Le projet de loi autorise les recours avec un double degré de juridiction, mais avec des délais habituels raccourcis et une procédure (une seule remise de mémoire sera exigée par exemple) simplifiée à l’extrême.Culturellement parlant, l’échange d’informations constituera non seulement une révolution pour la place financière, mais aussi pour la justice administrative. Les recours seront examinés par le tribunal et la cour administrative, qui sont les seules juridictions dans le pays à cultiver la transparence de leurs décisions. Une pratique peu compatible avec la discrétion nécessaire au traitement des demandes de levées du secret bancaire. L’ABBL recommande que les débats aient lieu en Chambre du conseil (donc à huis clos) et que les décisions ne soient pas publiées. De plus, des délais seront imposés aux magistrats pour délibérer afin de ne pas faire trop traîner en longueur des procédures. Là encore, des délais trop longs pourraient être interprétés comme étant de l’obstruction à la lutte contre la coopération fiscale internationale et valoir au Luxembourg les mêmes critiques qui lui sont régulièrement formulées sur le plan pénal dans le traitement des commissions rogatoires internationales (CRI). Les juges administratifs devront traiter les demandes de coopération fiscale administratives en priorité comme le font déjà leurs collègues de l’ordre judiciaire pour les CRI. Au risque de négliger les affaires nationales et même, comme l’avis de la Cour administrative le signale, de devoir renoncer à leurs congés légaux. Le ministre de la Justice devra être ainsi mis à contribution pour renforcer considérablement les équipes des deux juridictions administratives qui croulent déjà sous les dossiers des sans-papiers et de contribuables résidents contestant leurs bulletins d’imposition.
Il faut quand même s’interroger sur l’utilité de toutes les précautions qui entourent la rédaction du projet de loi sur l’entraide administrative au cas par cas en matière de fiscalité, pour sauver ce qui reste du secret bancaire. Car les portes des banques luxembourgeoises pour connaître le nombre de zéro des économies que les non-résidents sont supposés avoir placés au grand-duché, ne seront pas faciles à franchir pour les fiscs étrangers. Il faudra presque posséder tout le CV du client avant de pouvoir espérer le déclenchement de l’entraide, tant les verrous sont déjà nombreux.

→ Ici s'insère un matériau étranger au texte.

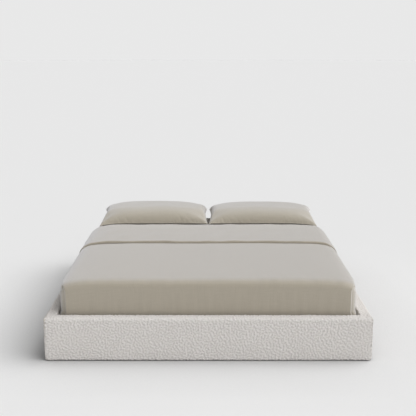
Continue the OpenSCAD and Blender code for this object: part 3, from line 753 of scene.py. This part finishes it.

Surtout si on s’en tient à une très ancienne jurisprudence (1912, donc avant que le pays ne soit montré du doigt pour son secret bancaire) sur l’entraide que l’ABBL vient d’exhumer dans son avis : « La perquisition n’est pas appliquée à la recherche d’un délit ; elle constitue une mesure d’instruction et est réservée à la recherche des preuves : elle ne fait point partie des investigations qui sont destinées à découvrir des faits ; elle succède à ces investigations et, quand les faits sont établis, elle vient pour en fortifier les charges ». Mais peut-être aussi que les banquiers se trompent d’époque.